(Short exercise):
Check each line of the material below, and copy it if it holds the string "code".

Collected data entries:
============================================================
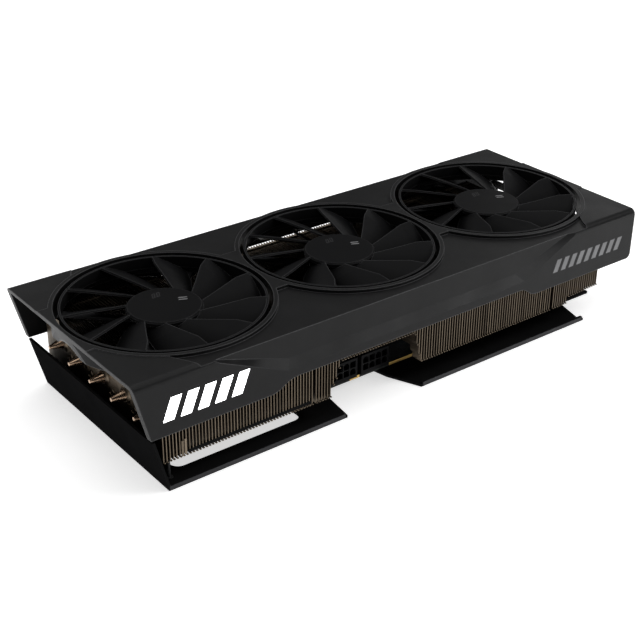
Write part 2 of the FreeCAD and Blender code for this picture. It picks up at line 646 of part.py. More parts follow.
def make_chips():
    half = PACKAGE / 2
    package = block(CHIP_X - half, CHIP_X + half, CHIP_Y - half, CHIP_Y + half, BOARD_TOP, BOARD_TOP + 1.8)
    die = block(CHIP_X - 12.5, CHIP_X + 12.5, CHIP_Y - 9.5, CHIP_Y + 9.5, BOARD_TOP + 1.8, PLATE_BOTTOM)
    save("processor_package", package)
    save("processor_die", die)
    frame = block(CHIP_X - half, CHIP_X + half, CHIP_Y - half, CHIP_Y + half, BOARD_TOP + 1.8, BOARD_TOP + 2.3)
    inner = half - 4
    window = block(CHIP_X - inner, CHIP_X + inner, CHIP_Y - inner, CHIP_Y + inner, BOARD_TOP, BOARD_TOP + 4)
    save("processor_stiffener", frame.cut(window))

    chips = []
    pads = []
    places = []
    for side in (-1, 1):
        for step in (-1, 1):
            places.append((CHIP_X + side * 38.0, CHIP_Y + step * 9.5, MEMORY_WIDTH, MEMORY_LENGTH))
            places.append((CHIP_X + step * 9.5, CHIP_Y + side * 32.0, MEMORY_LENGTH, MEMORY_WIDTH))
    for x, y, size_x, size_y in places:
        chips.append(block(x - size_x / 2, x + size_x / 2, y - size_y / 2, y + size_y / 2,
                           BOARD_TOP, BOARD_TOP + 1.2))
        pads.append(block(x - size_x / 2 + 1, x + size_x / 2 - 1, y - size_y / 2 + 1, y + size_y / 2 - 1,
                          BOARD_TOP + 1.2, PLATE_BOTTOM))
    save("memory_chips", chips)
    save("memory_pads", pads)


def make_power_parts():
    chokes = []
    stages = []
    for column, x in enumerate((128.0, 258.0)):
        for row in range(7):
            y = 44.0 + row * 10.0
            choke = block(x - 4.5, x + 4.5, y - 4.0, y + 4.0, BOARD_TOP, BOARD_TOP + 6.0)
            upright = [edge for edge in choke.Edges if edge.BoundBox.ZLength > 5]
            chokes.append(choke.makeFillet(0.8, upright))
            inward = 9.0 if column == 0 else -9.0
            stages.append(block(x + inward - 3.0, x + inward + 3.0, y - 2.5, y + 2.5, BOARD_TOP, BOARD_TOP + 0.9))
    save("power_chokes", chokes)
    save("power_stages", stages)
    cans = []
    for x in (117.0, 270.0, 280.0):
        for row in range(4):
            y = 48.0 + row * 17.0
            can = disc(x, y, BOARD_TOP, BOARD_TOP + 5.8, 3.1)
            rim = [edge for edge in can.Edges if edge.BoundBox.ZMin > BOARD_TOP + 5.7]
            cans.append(can.makeFillet(0.5, rim))
    save("capacitors", cans)


def socket_x(index):
    width = 4 * SOCKET_PITCH + 1.8
    return SOCKET_FIRST_X + index * (width + SOCKET_GAP), width


def make_sockets():
    """Two eight-way supply sockets, cells opening towards the near side."""
    pins = []
    for index, name in enumerate(("a", "b")):
        x0, width = socket_x(index)
        low = BOARD_TOP
        high = low + SOCKET_HEIGHT
        back = SOCKET_FRONT_Y + SOCKET_DEPTH
        body = block(x0, x0 + width, SOCKET_FRONT_Y, back, low, high)
        latch = block(x0 + width / 2 - 2.6, x0 + width / 2 + 2.6, SOCKET_FRONT_Y + 1.0, SOCKET_FRONT_Y + 7.0,
                      high, high + 1.0)
        body = body.fuse(latch).removeSplitter()
        cells = []
        for column in range(4):
            for row in range(2):
                cx = x0 + width / 2 + (column - 1.5) * SOCKET_PITCH
                cz = low + 1.9 + (row + 0.5) * SOCKET_PITCH
                cells.append(cell_cutter(cx, cz, (column + row) % 2 == 0))
                pins.append(block(cx - 0.6, cx + 0.6, SOCKET_FRONT_Y + 2.5, back - 2.0, cz - 0.6, cz + 0.6))
        body = body.cut(cells)
        save("power_socket_" + name, body)
    save("power_pins", pins)


def cell_cutter(cx, cz, square):
    """One cell of a supply socket: square, or with two corners cut off for keying."""
    half = 1.8
    cut = 1.1
    if square:
        outline = [(cx - half, cz - half), (cx + half, cz - half), (cx + half, cz + half), (cx - half, cz + half)]
    else:
        outline = [(cx - half, cz - half), (cx + half, cz - half), (cx + half, cz + half - cut),
                   (cx + half - cut, cz + half), (cx - half + cut, cz + half), (cx - half, cz + half - cut)]
    return side_prism(outline, SOCKET_FRONT_Y - 1, SOCKET_FRONT_Y + SOCKET_DEPTH - 2.0)


# ---- cold plate and base plate ----------------------------------------------------------------------

def make_plates():
    half = 28.0
    cold = block(CHIP_X - half, CHIP_X + half, CHIP_Y - 20, CHIP_Y + 20, PLATE_BOTTOM, PLATE_TOP)
    save("cold_plate", cold)
    base = block(CHIP_X - 48, CHIP_X + 48, CHIP_Y - 38, CHIP_Y + 38, PLATE_BOTTOM, PLATE_TOP - 1.0)
    gap = 0.2
    window = block(CHIP_X - half - gap, CHIP_X + half + gap, CHIP_Y - 20 - gap, CHIP_Y + 20 + gap, 0, 20)
    holes = [disc(x, y, 0, 30, SCREW_R) for x, y in SPRING_SCREWS]
    save("base_plate", base.cut([window] + holes))


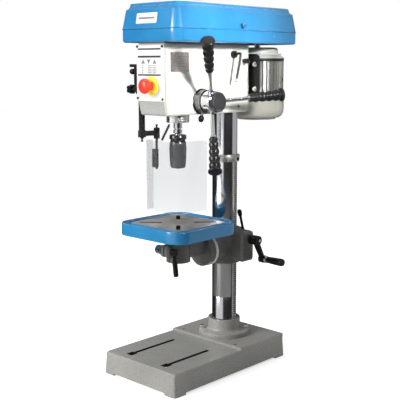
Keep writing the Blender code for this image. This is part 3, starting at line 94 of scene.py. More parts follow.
def clouds(tree, place, scale, detail, roughness=0.5):
    made = addNode(tree, "TexNoise", {"Vector": place, "Scale": scale, "Detail": detail, "Roughness": roughness})
    return made.outputs[0]


def stretched(tree, place, factors):
    return addNode(tree, "VectorMath", {0: place, 1: factors}, operation="MULTIPLY").outputs[0]


def feed(tree, target, **sockets):
    # names take an underscore where the input's own name has a space
    for name, socket in sockets.items():
        tree.links.new(socket, target.inputs[name.replace("_", " ")])


def buildEdgeWear():
    # rubbed corners: where the rounded normal parts from the face's own, broken up by noise
    tree, given, out = newGroup(
        "edgeWear",
        [("Radius", "Float", 0.0015), ("Amount", "Float", 0.5), ("Patch Scale", "Float", 60.0)],
        [("Mask", "Float")])
    soft = addNode(tree, "Bevel", {"Radius": given.outputs["Radius"]}, samples=4)
    hard = addNode(tree, "NewGeometry")
    dot = addNode(tree, "VectorMath", {0: soft.outputs[0], 1: hard.outputs["Normal"]}, operation="DOT_PRODUCT")
    turned = ranged(tree, dot.outputs["Value"], 0.97, 0.80, 0.0, 1.0)
    broken = ranged(tree, clouds(tree, ownPlace(tree), given.outputs["Patch Scale"], 5.0), 0.42, 0.62, 0.0, 1.0)
    both = reckon(tree, "MULTIPLY", turned, broken)
    feed(tree, out, Mask=reckon(tree, "MULTIPLY", both, given.outputs["Amount"], clamp=True))
    return tree


def buildHammer():
    # the pebbled pools of hammered enamel
    tree, given, out = newGroup(
        "hammerFinish",
        [("Light", "Color", (0.5, 0.5, 0.5, 1)), ("Dark", "Color", (0.3, 0.3, 0.3, 1)), ("Scale", "Float", 260.0)],
        [("Color", "Color"), ("Height", "Float"), ("Roughness", "Float")])
    place = ownPlace(tree)
    cells = addNode(tree, "TexVoronoi", {"Vector": place, "Scale": given.outputs["Scale"]}, feature="SMOOTH_F1")
    broad = clouds(tree, place, 9.0, 4.0)
    fine = clouds(tree, place, 900.0, 2.0)
    pools = ranged(tree, cells.outputs["Distance"], 0.15, 0.75, 0.0, 1.0)
    blend = reckon(tree, "MULTIPLY_ADD", pools, 0.55, ranged(tree, broad, 0.3, 0.7, 0.0, 0.4), clamp=True)
    speck = reckon(tree, "MULTIPLY_ADD", fine, 0.14, blend)
    feed(tree, out, Color=mixColor(tree, speck, given.outputs["Light"], given.outputs["Dark"]),
         Height=reckon(tree, "SUBTRACT", 1.0, pools), Roughness=ranged(tree, broad, 0.3, 0.7, 0.34, 0.5))
    return tree


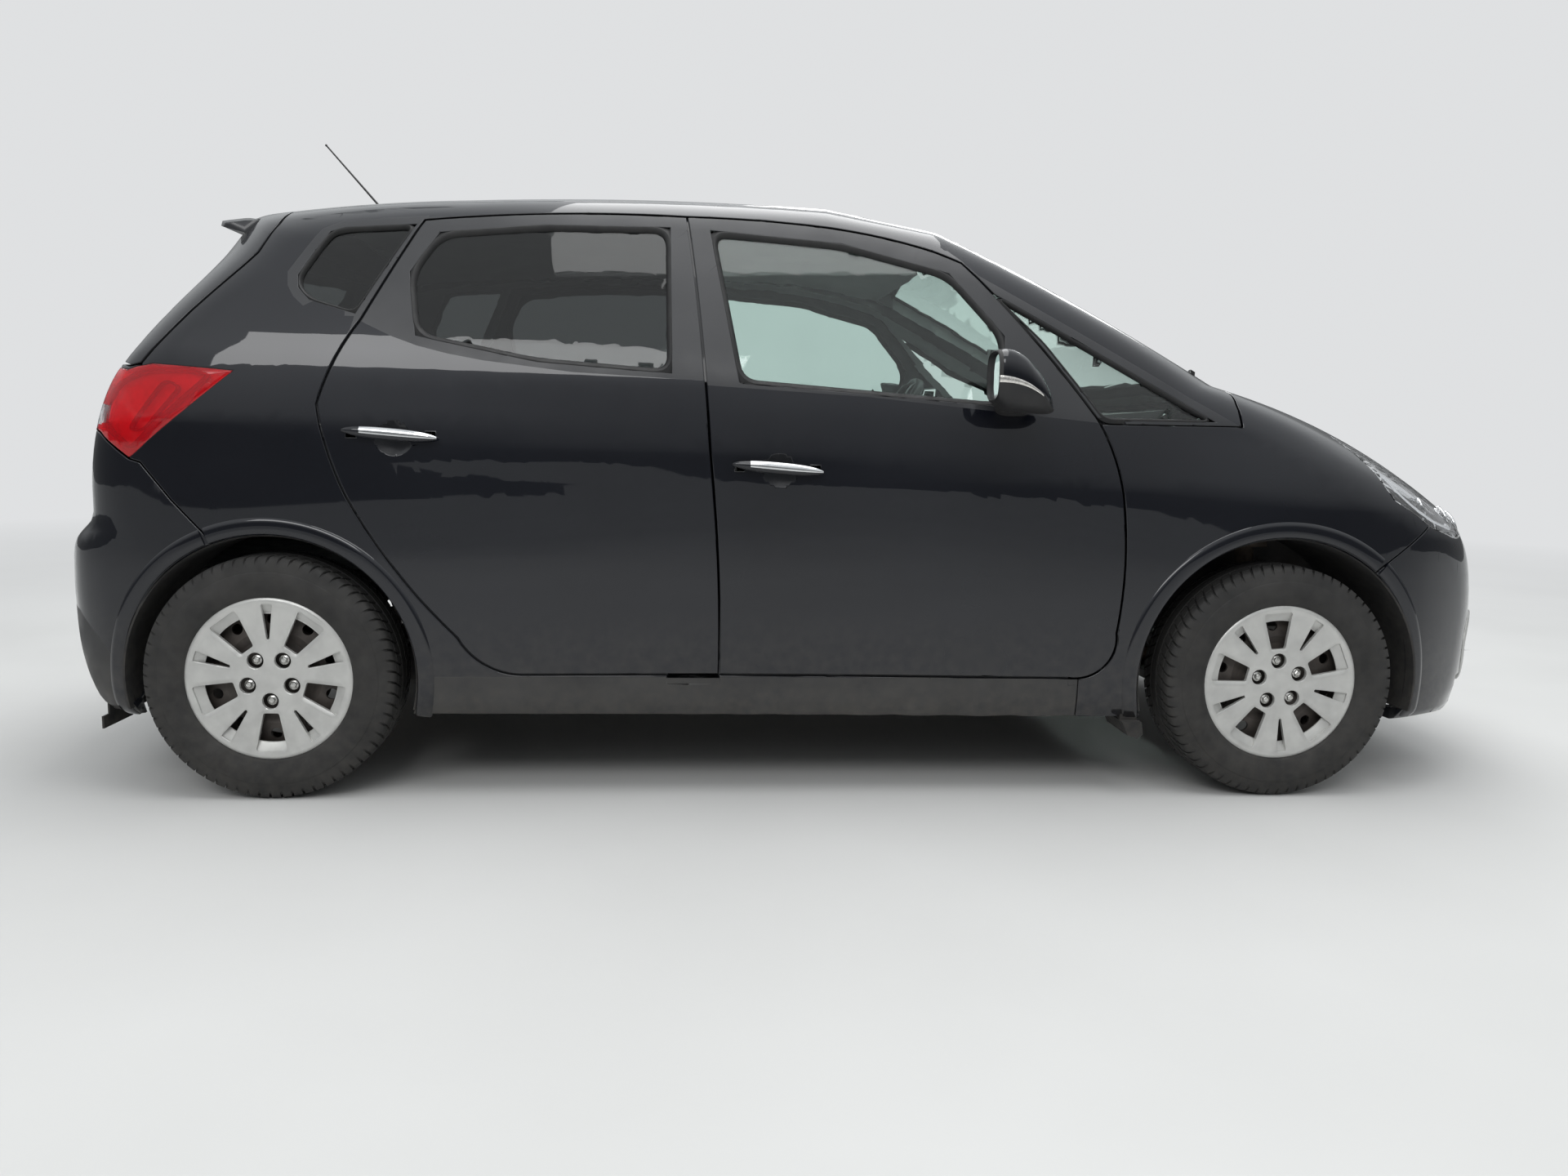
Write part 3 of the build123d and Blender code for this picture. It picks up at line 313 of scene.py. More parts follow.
def wave(tree, scale, detail=2.0, stretch=(1, 1, 1), kind="ShaderNodeTexNoise"):
    """A soft pattern over the piece's own place, that many cells to the metre."""
    place = tree.nodes.new("ShaderNodeTexCoord")
    turn = tree.nodes.new("ShaderNodeMapping")
    turn.inputs["Scale"].default_value = stretch
    pattern = tree.nodes.new(kind)
    pattern.inputs["Scale"].default_value = scale
    if "Detail" in pattern.inputs:
        pattern.inputs["Detail"].default_value = detail
    tree.links.new(place.outputs["Object"], turn.inputs["Vector"])
    tree.links.new(turn.outputs["Vector"], pattern.inputs["Vector"])
    return pattern.outputs["Fac"] if "Fac" in pattern.outputs else pattern.outputs["Distance"]


def spread(tree, value, low, high, out_low=0.0, out_high=1.0):
    """A value carried from one range to another, held at the ends."""
    node = tree.nodes.new("ShaderNodeMapRange")
    for socket, number in zip(("From Min", "From Max", "To Min", "To Max"), (low, high, out_low, out_high)):
        node.inputs[socket].default_value = number
    tree.links.new(value, node.inputs["Value"])
    return node.outputs["Result"]


def mixed(tree, amount, first, second):
    """Two colours, or colour outputs, mixed by an amount."""
    node = tree.nodes.new("ShaderNodeMix")
    node.data_type = "RGBA"
    tree.links.new(amount, node.inputs["Factor"])
    for socket, colour in ((node.inputs[6], first), (node.inputs[7], second)):
        if isinstance(colour, tuple):
            socket.default_value = (*colour, 1)
        else:
            tree.links.new(colour, socket)
    return node.outputs[2]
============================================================
(Worked solution):
Write part 2 of the FreeCAD and Blender code for this picture. It picks up at line 646 of part.py. More parts follow.
Keep writing the Blender code for this image. This is part 3, starting at line 94 of scene.py. More parts follow.
Write part 3 of the build123d and Blender code for this picture. It picks up at line 313 of scene.py. More parts follow.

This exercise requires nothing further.